> [Supplied entries]:
══════════

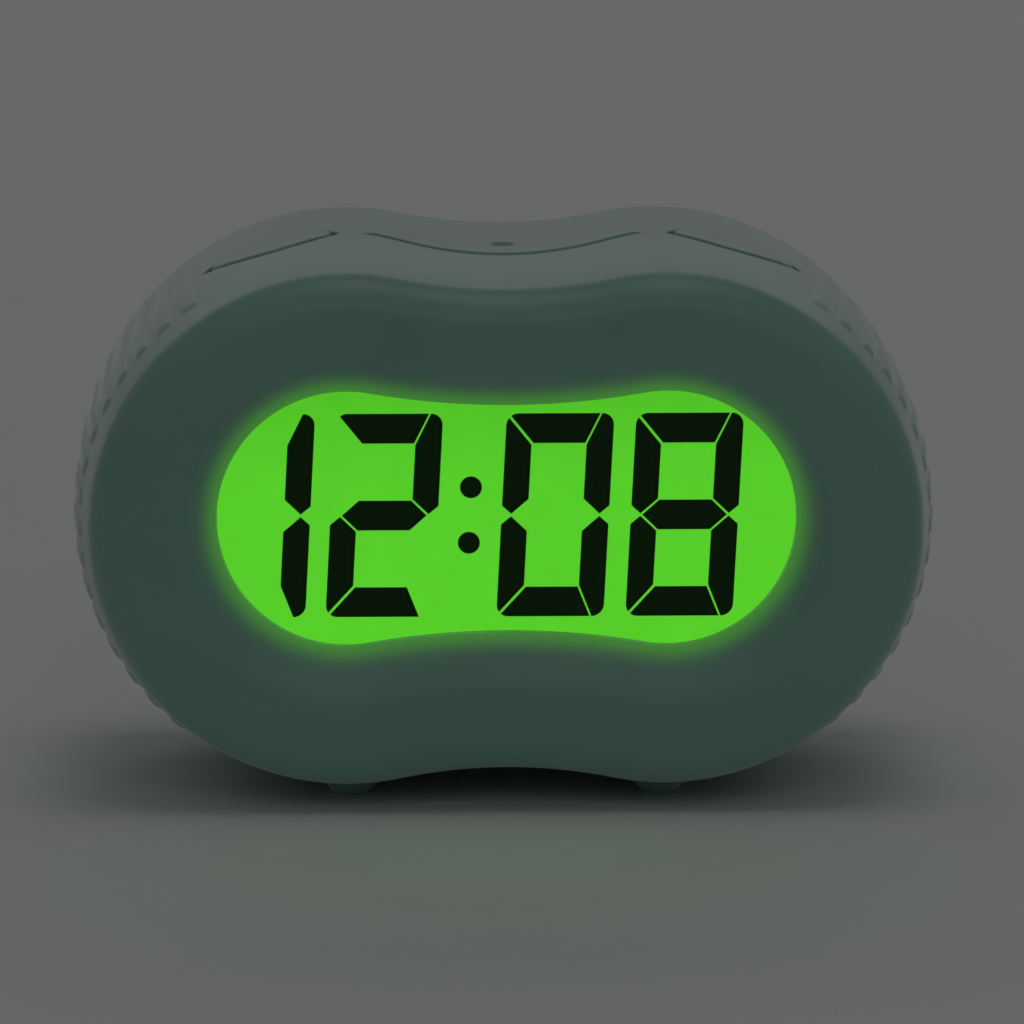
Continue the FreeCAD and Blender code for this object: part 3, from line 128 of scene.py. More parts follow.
# ---- outlines -----------------------------------------------------------------------------
class Peanut:
    """Outline of two round lobes joined above and below by hollow arcs, seen from the front."""

    def __init__(self, lobe_r, lobe_x, waist_r, centre_z):
        self.lobe_r = lobe_r
        self.lobe_x = lobe_x
        self.waist_r = waist_r
        self.centre_z = centre_z
        self.span = lobe_r + waist_r
        self.waist_rise = math.sqrt(self.span ** 2 - lobe_x ** 2)
        self.lean = math.asin(lobe_x / self.span)

    def grown(self, by):
        return Peanut(self.lobe_r + by, self.lobe_x, self.waist_r - by, self.centre_z)

    def height(self, x, inset=0.0):
        """Height of the upper edge at each sideways place, with the outline taken in by the inset."""
        side = np.abs(x)
        lobe_r = self.lobe_r - inset
        join = self.lobe_x * (1 - lobe_r / self.span)
        lobe = np.sqrt(np.maximum(lobe_r ** 2 - (side - self.lobe_x) ** 2, 0))
        waist = self.waist_rise - np.sqrt((self.waist_r + inset) ** 2 - np.minimum(side, join) ** 2)
        return self.centre_z + np.where(side < join, waist, lobe)

    def outward(self, points):
        """Signed distance outside the outline, and the direction away from it."""
        side = np.abs(points[:, 0])
        rise = np.abs(points[:, 1] - self.centre_z)
        lobe = np.stack([side - self.lobe_x, rise], axis=1)
        waist = np.stack([-side, self.waist_rise - rise], axis=1)
        lobe_far = np.linalg.norm(lobe, axis=1)
        waist_far = np.linalg.norm(waist, axis=1)
        hollow = np.arctan2(side, self.waist_rise - rise) < self.lean
        distance = np.where(hollow, self.waist_r - waist_far, lobe_far - self.lobe_r)
        way = np.where(hollow[:, None], waist / waist_far[:, None], lobe / lobe_far[:, None])
        signs = np.stack([np.sign(points[:, 0]), np.sign(points[:, 1] - self.centre_z)], axis=1)
        signs[signs == 0] = 1
        return distance, way * signs


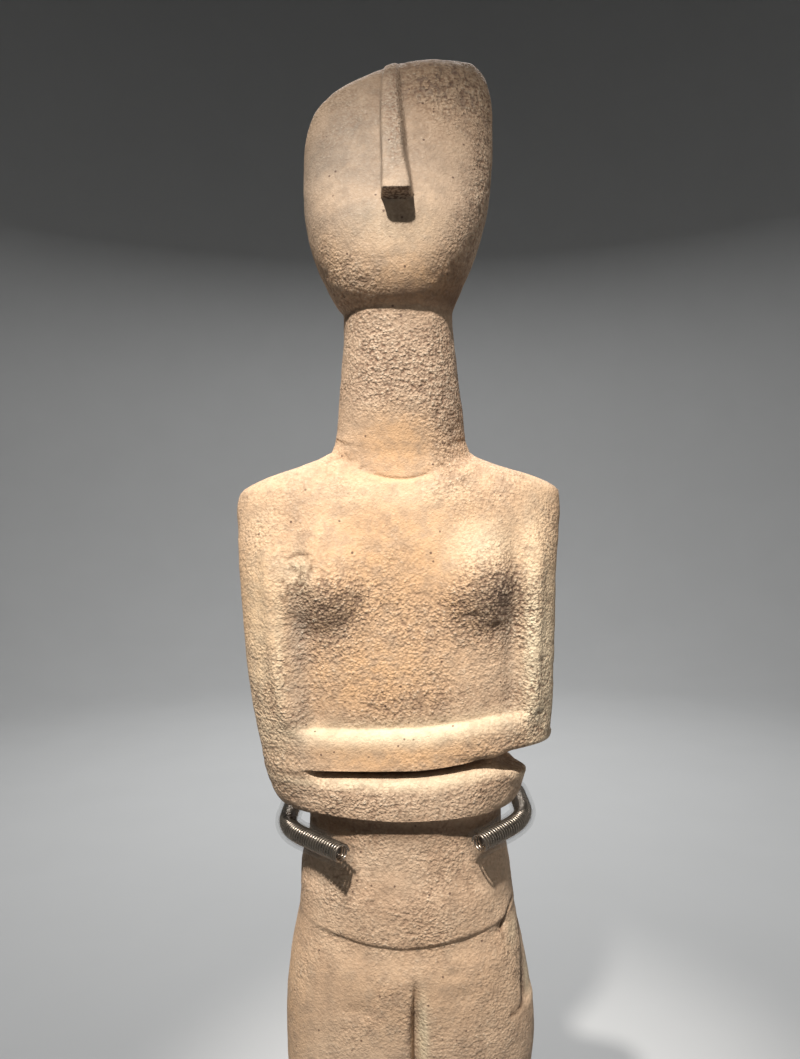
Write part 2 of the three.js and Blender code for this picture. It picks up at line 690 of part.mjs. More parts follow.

══════════

> [Written task]: Repeat the whole listing exactly, keeping every line intact.

> [Task output]:
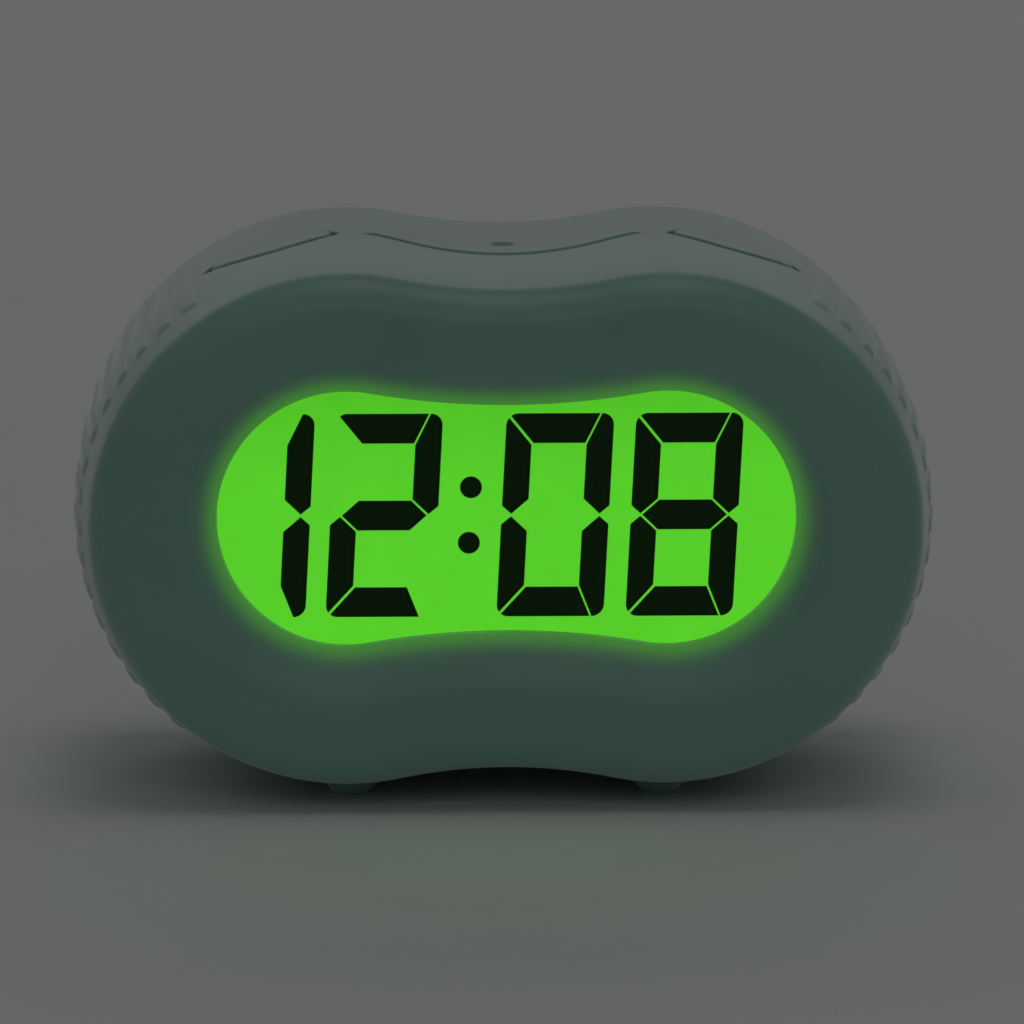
Continue the FreeCAD and Blender code for this object: part 3, from line 128 of scene.py. More parts follow.
# ---- outlines -----------------------------------------------------------------------------
class Peanut:
    """Outline of two round lobes joined above and below by hollow arcs, seen from the front."""

    def __init__(self, lobe_r, lobe_x, waist_r, centre_z):
        self.lobe_r = lobe_r
        self.lobe_x = lobe_x
        self.waist_r = waist_r
        self.centre_z = centre_z
        self.span = lobe_r + waist_r
        self.waist_rise = math.sqrt(self.span ** 2 - lobe_x ** 2)
        self.lean = math.asin(lobe_x / self.span)

    def grown(self, by):
        return Peanut(self.lobe_r + by, self.lobe_x, self.waist_r - by, self.centre_z)

    def height(self, x, inset=0.0):
        """Height of the upper edge at each sideways place, with the outline taken in by the inset."""
        side = np.abs(x)
        lobe_r = self.lobe_r - inset
        join = self.lobe_x * (1 - lobe_r / self.span)
        lobe = np.sqrt(np.maximum(lobe_r ** 2 - (side - self.lobe_x) ** 2, 0))
        waist = self.waist_rise - np.sqrt((self.waist_r + inset) ** 2 - np.minimum(side, join) ** 2)
        return self.centre_z + np.where(side < join, waist, lobe)

    def outward(self, points):
        """Signed distance outside the outline, and the direction away from it."""
        side = np.abs(points[:, 0])
        rise = np.abs(points[:, 1] - self.centre_z)
        lobe = np.stack([side - self.lobe_x, rise], axis=1)
        waist = np.stack([-side, self.waist_rise - rise], axis=1)
        lobe_far = np.linalg.norm(lobe, axis=1)
        waist_far = np.linalg.norm(waist, axis=1)
        hollow = np.arctan2(side, self.waist_rise - rise) < self.lean
        distance = np.where(hollow, self.waist_r - waist_far, lobe_far - self.lobe_r)
        way = np.where(hollow[:, None], waist / waist_far[:, None], lobe / lobe_far[:, None])
        signs = np.stack([np.sign(points[:, 0]), np.sign(points[:, 1] - self.centre_z)], axis=1)
        signs[signs == 0] = 1
        return distance, way * signs


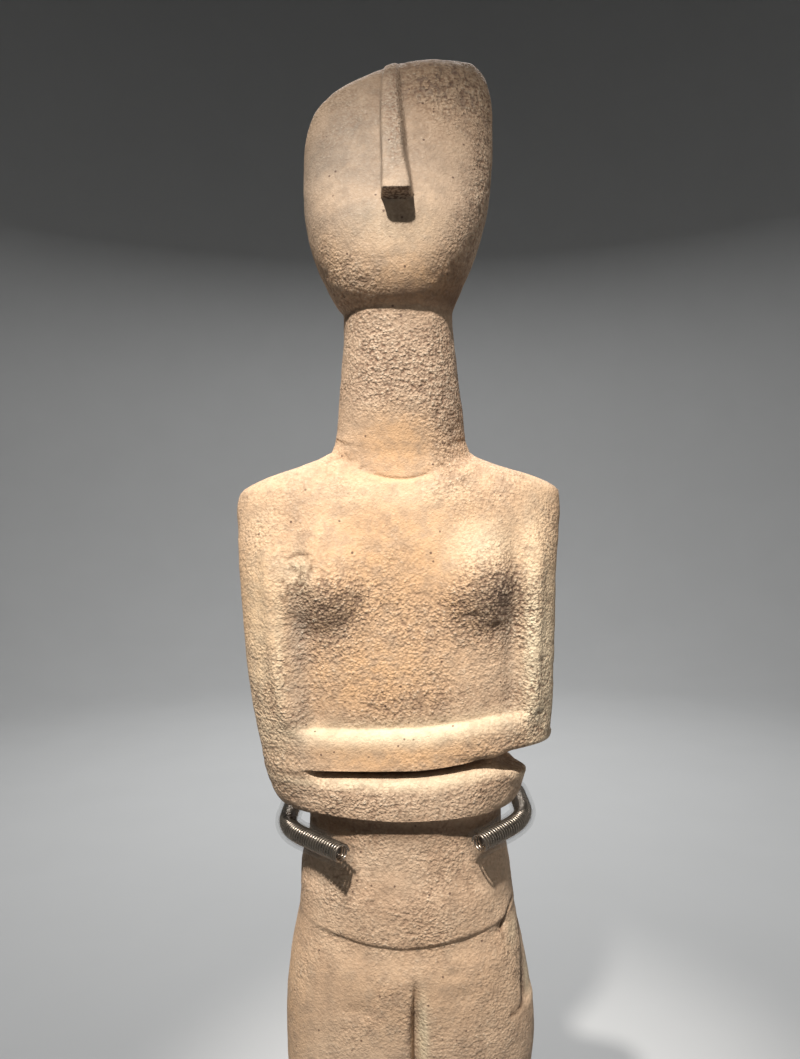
Write part 2 of the three.js and Blender code for this picture. It picks up at line 690 of part.mjs. More parts follow.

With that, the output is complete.